Ideally, the description on the back of the rulebook matches the mechanics you find inside the book. Right or wrong, consciously or subconsciously, most players interpret what they're "allowed" to do in an RPG based on what they can roll dice for. We're all secretly playing chess, except the chess pieces are our character's abilities. If the rulebook says I can use my skill of History or Lore as a way to gain insight about a suspicious object at a market, then it's more likely that I'll investigate objects at the market rather than, say, haggle over its price. But if a skill allows me to negotiate for the price of an object at the market, then I'm more likely to haggle than scrutinize. That's not to say that a player couldn't do one or the other just by proposing it to the game master, but the power of suggestion is strong, and I think there's also comfort in following the written rule.

Taken as a group, the attributes and skills provided a character in a game communicates much to a player. After spending an hour or more building a character that's all athletics and armour and fighting stances, you expect to use those attributes in the game. Otherwise, why give you those options in the first place?

Elegant subsystems

Many players also have at least a latent sense for which rules provide a satisfactory level of detail and precision. If computer intrusion comes down to a single roll determining failure or success, then the game system probably isn't actually about hacking. We all assume digital intrusion is pretty delicate work, so we expect complexity when attempting it in game. Maybe there's a roll to scope out the network, another roll to gain access to a specific system, and then a roll to escalate privileges, and so on. One system design betrays a certain interest in how to express interactions with computers, while the other makes all computers into toasters and tests you on whether you can successfully fit the bread in the slots.
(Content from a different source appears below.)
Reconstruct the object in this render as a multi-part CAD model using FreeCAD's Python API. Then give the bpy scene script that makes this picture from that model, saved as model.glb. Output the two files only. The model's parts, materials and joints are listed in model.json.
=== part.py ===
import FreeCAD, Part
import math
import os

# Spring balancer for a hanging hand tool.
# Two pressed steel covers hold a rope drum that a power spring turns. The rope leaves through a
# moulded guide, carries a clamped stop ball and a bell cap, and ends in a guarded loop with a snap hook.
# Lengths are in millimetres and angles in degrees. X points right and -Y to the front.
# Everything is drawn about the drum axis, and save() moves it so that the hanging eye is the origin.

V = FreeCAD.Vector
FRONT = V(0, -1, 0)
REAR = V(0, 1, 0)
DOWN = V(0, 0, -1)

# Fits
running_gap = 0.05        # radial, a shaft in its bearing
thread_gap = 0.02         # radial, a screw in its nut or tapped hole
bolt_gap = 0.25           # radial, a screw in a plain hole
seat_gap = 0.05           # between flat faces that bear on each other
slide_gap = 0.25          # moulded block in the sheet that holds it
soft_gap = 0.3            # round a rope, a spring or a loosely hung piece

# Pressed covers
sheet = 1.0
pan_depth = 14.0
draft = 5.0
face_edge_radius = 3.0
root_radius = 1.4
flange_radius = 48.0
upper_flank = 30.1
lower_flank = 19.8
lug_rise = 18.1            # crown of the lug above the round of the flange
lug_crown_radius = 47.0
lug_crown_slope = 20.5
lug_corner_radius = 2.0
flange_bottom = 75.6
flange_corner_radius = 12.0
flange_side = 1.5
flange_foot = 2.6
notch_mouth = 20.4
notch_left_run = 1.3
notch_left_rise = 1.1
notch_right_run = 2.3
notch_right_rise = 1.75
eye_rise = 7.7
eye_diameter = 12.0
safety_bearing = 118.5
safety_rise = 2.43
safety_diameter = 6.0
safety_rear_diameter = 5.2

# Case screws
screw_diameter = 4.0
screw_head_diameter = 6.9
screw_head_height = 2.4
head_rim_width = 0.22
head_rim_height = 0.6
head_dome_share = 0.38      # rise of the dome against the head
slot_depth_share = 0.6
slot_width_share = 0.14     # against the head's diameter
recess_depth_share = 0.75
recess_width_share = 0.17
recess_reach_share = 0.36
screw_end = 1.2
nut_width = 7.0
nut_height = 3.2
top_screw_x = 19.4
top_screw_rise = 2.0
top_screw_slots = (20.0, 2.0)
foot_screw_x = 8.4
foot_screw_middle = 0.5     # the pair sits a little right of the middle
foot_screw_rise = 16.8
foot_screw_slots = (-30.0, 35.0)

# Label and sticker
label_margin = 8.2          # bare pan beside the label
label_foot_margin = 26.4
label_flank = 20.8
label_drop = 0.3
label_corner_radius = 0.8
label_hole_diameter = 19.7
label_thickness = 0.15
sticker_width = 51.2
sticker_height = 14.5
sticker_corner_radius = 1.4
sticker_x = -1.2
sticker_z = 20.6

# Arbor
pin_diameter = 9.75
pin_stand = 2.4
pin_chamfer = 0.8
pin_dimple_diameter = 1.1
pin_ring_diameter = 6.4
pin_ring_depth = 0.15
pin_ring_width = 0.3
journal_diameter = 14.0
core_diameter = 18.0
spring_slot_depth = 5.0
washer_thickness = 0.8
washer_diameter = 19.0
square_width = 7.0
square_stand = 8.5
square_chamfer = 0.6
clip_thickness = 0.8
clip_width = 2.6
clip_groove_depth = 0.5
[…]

There were several series of tests my players had to perform in a recent Shadowrun game that I don't believe could have been replicated in a standard fantasy system like Tales of the Valiant or Pathfinder. Sure, in a fantasy game I could have the players roll a series of dice just using base attribute modifiers, but the aspects of the player characters being test wouldn't have been narratively developed, and there would be few mechanical benefits to help the player character succeed. It would be like flipping a coin. There'd be no illusion of agency or advantage. It's just not the same experience.

Themes and tropes

Like the description back of the rulebook, most games accentuate a certain theme, and evoke familiar tropes. You can ignore these and just use the mechanics of the rules, but it usually feels like you're going against the grain. I think this is down to two factors.

Games not recipes

First of all, you didn't buy a recipe for game play, you bought a game. When most of us buy a game book, we're buying the idea of the game first and foremost. Many (if not most) avid roleplayers have books for systems they'll never play, or that they'll only play once or twice.

We buy game books based on the cover art, the intrigue of the game's mechanics, and the lore of the setting. We generally don't want to use the rules of a game about occult investigation for an adventure about delving into dungeons for gold. If we want one, we buy the book for it, and if we want the other then we buy the book for that.
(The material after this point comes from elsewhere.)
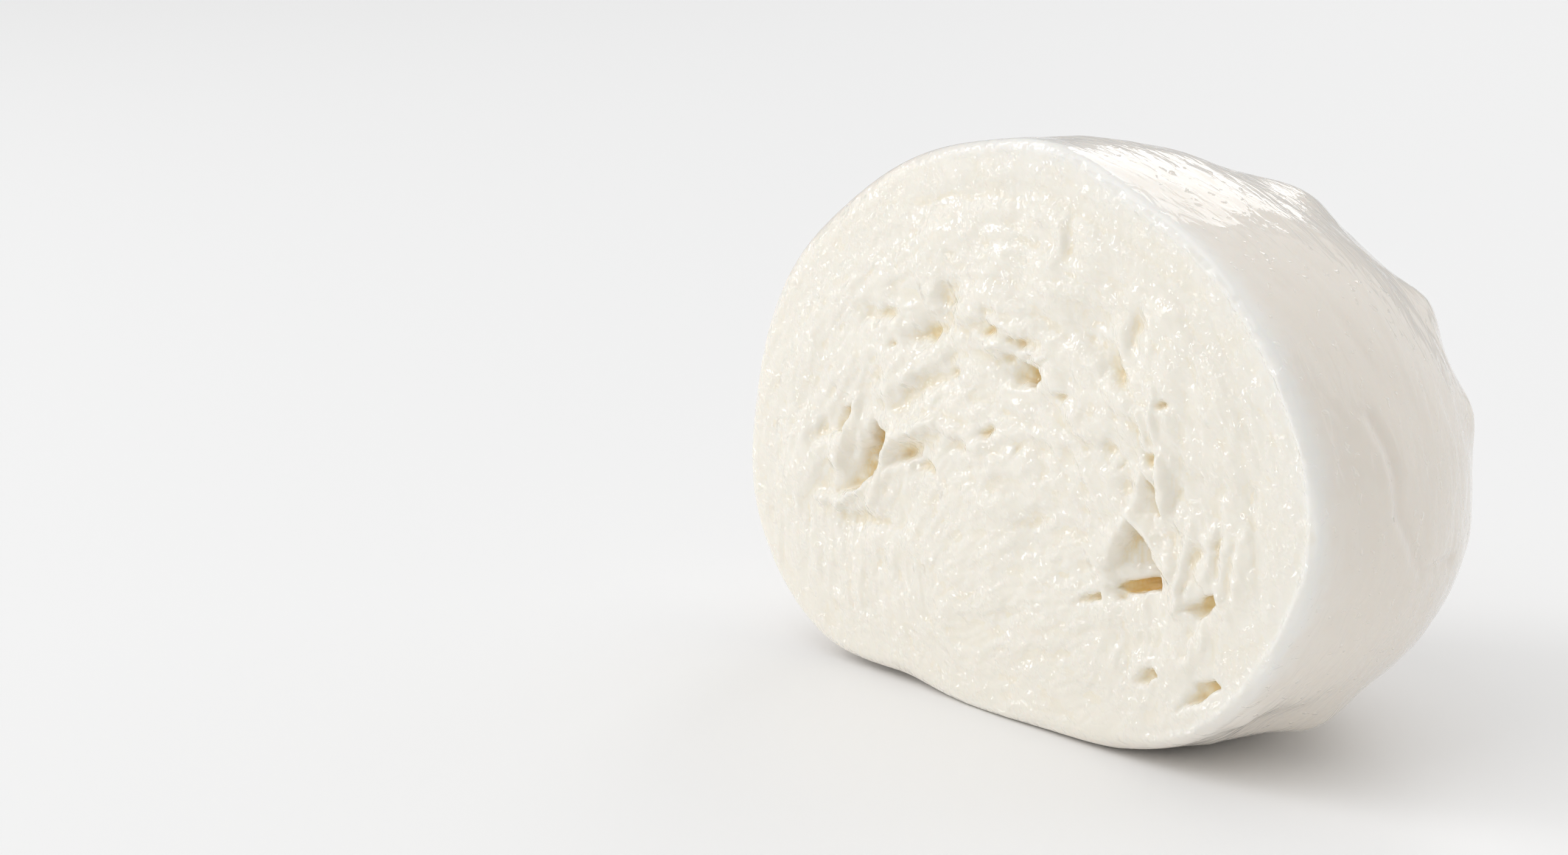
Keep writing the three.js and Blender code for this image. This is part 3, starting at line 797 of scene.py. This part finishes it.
def way_to(azimuth, elevation):
    """The way out from the half, so many degrees round to the right from the cut and so many up."""
    a, e = math.radians(azimuth), math.radians(elevation)
    return Vector((math.sin(a) * math.cos(e), -math.cos(a) * math.cos(e), math.sin(e)))


def put_facing(name, data, location, away):
    """A camera or light of this data, with its back turned the way given."""
    placed = bpy.data.objects.new(name, data)
    placed.location = location
    placed.rotation_euler = away.to_track_quat("Z", "Y").to_euler()
    bpy.context.scene.collection.objects.link(placed)
    return placed


def add_camera():
    """The camera stands half right of the cut and a little above, and aims left of its middle."""
    back = way_to(CAMERA_AZIMUTH, CAMERA_ELEVATION)
    aim = (Vector(CAMERA_AIM) - Vector((MIDDLE_X, MIDDLE_Y, 0))) * MM
    data = bpy.data.cameras.new("camera")
    data.lens = 85
    data.sensor_width = 36
    data.clip_start = 0.01
    camera = put_facing("camera", data, aim + back * CAMERA_DISTANCE * MM, back)
    bpy.context.scene.camera = camera


def add_floor():
    bpy.ops.mesh.primitive_plane_add(size=4, location=(0, 0, 0))
    floor = bpy.context.object
    floor.name = "floor"
    material = bpy.data.materials.new("pale_floor")
    material.use_nodes = True
    shader = material.node_tree.nodes["Principled BSDF"]
    shader.inputs["Base Color"].default_value = FLOOR_COLOUR
    shader.inputs["Roughness"].default_value = 0.6
    floor.data.materials.append(material)


def add_softbox(name, azimuth, elevation, distance, width, height, power):
    """A soft light that looks at the half, placed by its direction from it."""
    away = way_to(azimuth, elevation)
    data = bpy.data.lights.new(name, "AREA")
    data.shape = "RECTANGLE"
    data.size = width
    data.size_y = height
    data.energy = power
    put_facing(name, data, away * distance + Vector((0, 0, LIGHT_AIM_HEIGHT)), away)


def add_lights():
    world = bpy.data.worlds.new("studio")
    world.use_nodes = True
    background = world.node_tree.nodes["Background"]
    background.inputs["Color"].default_value = (1, 1, 1, 1)
    background.inputs["Strength"].default_value = STUDIO_LIGHT
    bpy.context.scene.world = world
    sky = bpy.data.lights.new("sky_panel", "SUN")
    sky.energy = SKY_LIGHT
    sky.angle = math.radians(SKY_SPREAD)
    sky_panel = bpy.data.objects.new("sky_panel", sky)
    sky_panel.rotation_euler = (math.radians(SKY_TURN_X), math.radians(SKY_TURN_Y), 0)
    bpy.context.scene.collection.objects.link(sky_panel)
    for softbox in SOFTBOXES:
        add_softbox(*softbox)
    bpy.context.scene.view_settings.view_transform = "Standard"


# ---------------------------------------------------------------- the scene

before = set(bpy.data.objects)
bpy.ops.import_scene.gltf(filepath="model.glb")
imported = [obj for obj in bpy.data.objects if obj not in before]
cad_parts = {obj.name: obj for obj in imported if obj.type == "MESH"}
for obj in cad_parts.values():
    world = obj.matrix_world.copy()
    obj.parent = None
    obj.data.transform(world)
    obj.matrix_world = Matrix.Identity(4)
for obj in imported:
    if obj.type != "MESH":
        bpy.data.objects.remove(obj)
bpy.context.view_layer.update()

add_camera()
add_lights()
add_floor()

half = bpy.data.objects.new("cheese_half", half_mesh())
bpy.context.scene.collection.objects.link(half)
half.data.materials.append(cheese_material())
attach(half, "root")
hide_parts(NODE)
Words and the power of imagination

Secondly, game mechanics are usually flavoured for the game you're "supposed" to play. Names of spells and descriptions of weapons and skills spark our imagination, but also have an internal logic. It's easy to narratively re-skin a Ray of Frost spell as a Deathly Fairy Sparkles spell, and yet it rarely feels quite right until it's written down as a rule. We want to be told about the magic that exists in a setting. We don't want to have to sew our own costume and throw it onto a spell at the last minute.
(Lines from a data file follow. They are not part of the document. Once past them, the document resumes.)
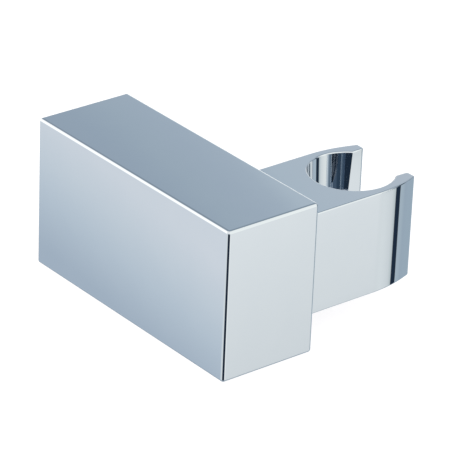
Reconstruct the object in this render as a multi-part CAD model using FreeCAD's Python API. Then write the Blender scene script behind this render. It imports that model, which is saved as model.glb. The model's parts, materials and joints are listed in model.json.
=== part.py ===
import FreeCAD, Part
import math
import os
from FreeCAD import Vector

# A hand shower holder: a long rectangular block that stands out from the wall, and a split cradle on its
# right side that takes the tapered nut of a shower hose and turns to tilt the hand shower.
# Sizes are in millimetres. The wall is the plane Y = 0, the block comes out of it towards -Y and +Z is up.
# The cradle turns about a line along X. The origin is midway between the two wall screws.

# Block
block_width = 30.0
block_length = 82.6
block_height = 44.0
block_wall = 3.0
block_edge = 0.9
rim_edge = 0.3
cavity_corner = 2.0

# Cradle, with its reach counted from the block's side face
pivot_from_front = 21.0
cradle_gap = 0.6
cradle_root = 17.0
cradle_height = 30.0
seat_top_radius = 12.0
seat_bottom_radius = 10.5
prong_wall = 2.7
prong_hook = 1.6
prong_length = 12.2
prong_bend = 3.6
prong_turn = 18.0
bend_radius = 40.0
mouth_corner = 1.0
tip_corner = 0.5
cradle_edge = 0.4

# Pivot screw
shoulder_radius = 4.0
pivot_thread_radius = 3.0
pivot_thread_length = 11.0
head_radius = 6.5
head_height = 4.5
head_edge = 0.5
head_socket = 5.0
head_socket_depth = 2.8
screw_lead = 0.7

# What the pivot screw holds together, from the block outwards
disc_thickness = 2.0
disc_radius = 11.5
disc_key_width = 3.0
disc_key_length = 1.6
seal_section = 1.9
seal_edge = 0.4
web_thickness = 6.0
bush_wall = 1.4
bush_flange = 1.0
stack_radius = 7.0
washer_thickness = 1.0
spring_thickness = 0.7
spring_dish = 0.4

# Boss inside the block that the pivot screw is driven into
boss_radius = 9.0
boss_reach = 12.0
boss_edge = 1.0

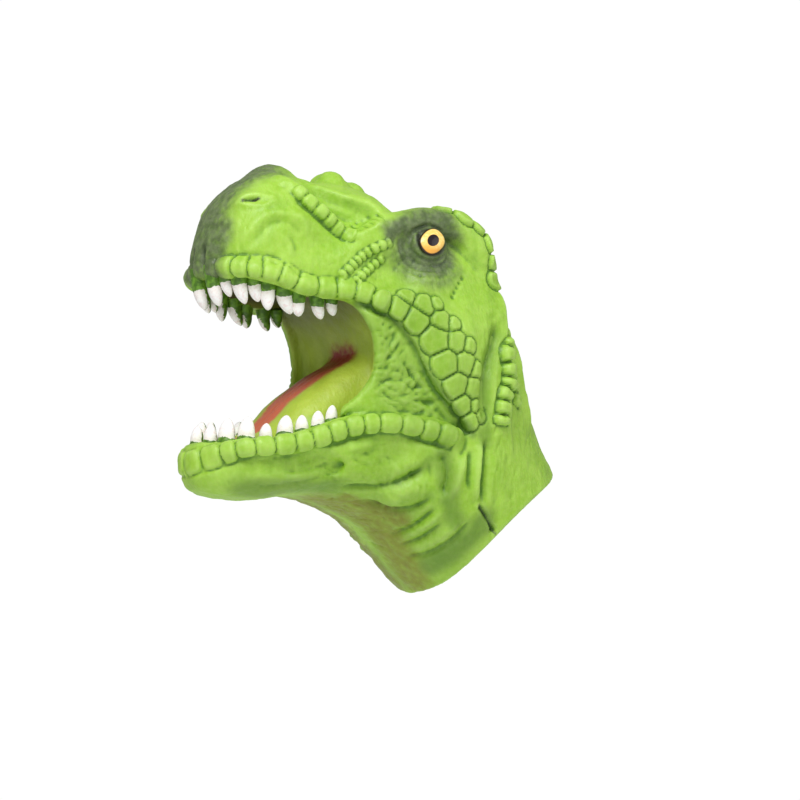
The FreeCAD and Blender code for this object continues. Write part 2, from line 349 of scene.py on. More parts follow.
def shape_head(clay):
    """Brows, bumps, hollows and folds of the closed head."""
    add, cut = clay.blob, lambda *a, **k: clay.blob(*a, cut=True, **k)
    add((94, 0, 127), (11, 9, 9.6), 3.0)                 # dome on the nose
    add((69.5, 2, 127.5), (7.0, 8, 9.0), 2.5)            # second bump
    add((61, 3, 126.5), (5.5, 7, 6.5), 2.5)
    clay.roll([(88, 20, 125), (82, 23, 121), (75, 26, 116.5), (68, 28, 116)], 4.0, 4.0, cut=True)
    clay.roll([(98, 13, 127), (94.5, 18, 123.5), (90.5, 21, 119.2), (86, 22.8, 115), (81.4, 24, 111.4),
               (77, 25, 108.4), (72.5, 26.3, 107), (68, 28, 108.5), (64, 28.8, 111.5)], 3.2, 1.5)
    clay.roll([(64, 26, 108), (56, 28, 112), (45, 28, 115.2), (33, 28.5, 115), (24, 28.5, 111),
               (18, 29, 103)], 4.2, 3.5)                 # brow
    cut((50, 38, 103), (13, 7.5, 8.5), 4.0, turn=-12)    # hollow in front of the eye
    add((43, 30.5, 104.6), (8.6, 5.0, 7.4), 2.0)       # eyelids
    cut((88, 33, 106), (24, 7, 8), 5.0, turn=-18)        # hollow along the snout's side
    cut((81.5, 2, 134.5), (3.6, 14, 6), 2.0)               # dip between the bumps
    add((110, 12.5, 118), (6.5, 5.0, 4.6), 2.5, turn=-35)    # nostril rims
    add((20, 22, 109), (8, 9, 7), 4.0)                   # lumps behind the brow
    add((16, 21, 97), (7, 10, 8), 5.0)
    cut((30, 43, 92), (13, 7, 16), 6.0, turn=15)         # hollow behind the eye
    add((36, 33, 62), (9, 7, 22), 6.0, turn=20)          # cheek
    cut((64, 36, 96), (14, 6, 9), 5.0, turn=10)
    add((62, 27, 103), (9, 5, 4), 3.0, turn=20)          # folds under the brow
    cut((100, 26, 22), (22, 5, 5), 4.0)                  # under the lower lip
    cut((58, 36, 20), (16, 6, 10), 6.0, turn=25)         # throat side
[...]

Besides that, you can't logically re-skin everything. A crossbow is a crossbow. A pistol is a pistol. A lasgun is a lasgun. They share a lot in common, but they should each have distinct nuance. You can plug the same numbers from one to the other, but it would be weird for a pistol to only shoot once before requiring a reload, or for a lasgun to do no heat damage, or for a crossbow to have a magazine. We like our distinctive arrays of numbers and words, and we like for them to relate to the larger fictional world they live in.

We don't want universal roleplay

I love a good universal system, and I enjoy abusing systems to make them universal. And while it's always a fun experiment to see how far a rule system can be stretched, I have to admit that it has demonstrated two contradictory truths about RPG and wargame rules.

  1. They're all basically the same.
  2. They're each completely unique.

If we all truly wanted a catch-all system, then most game books would be written as generic game systems. They aren't, and that betrays much about what we actually enjoy about the gaming experience.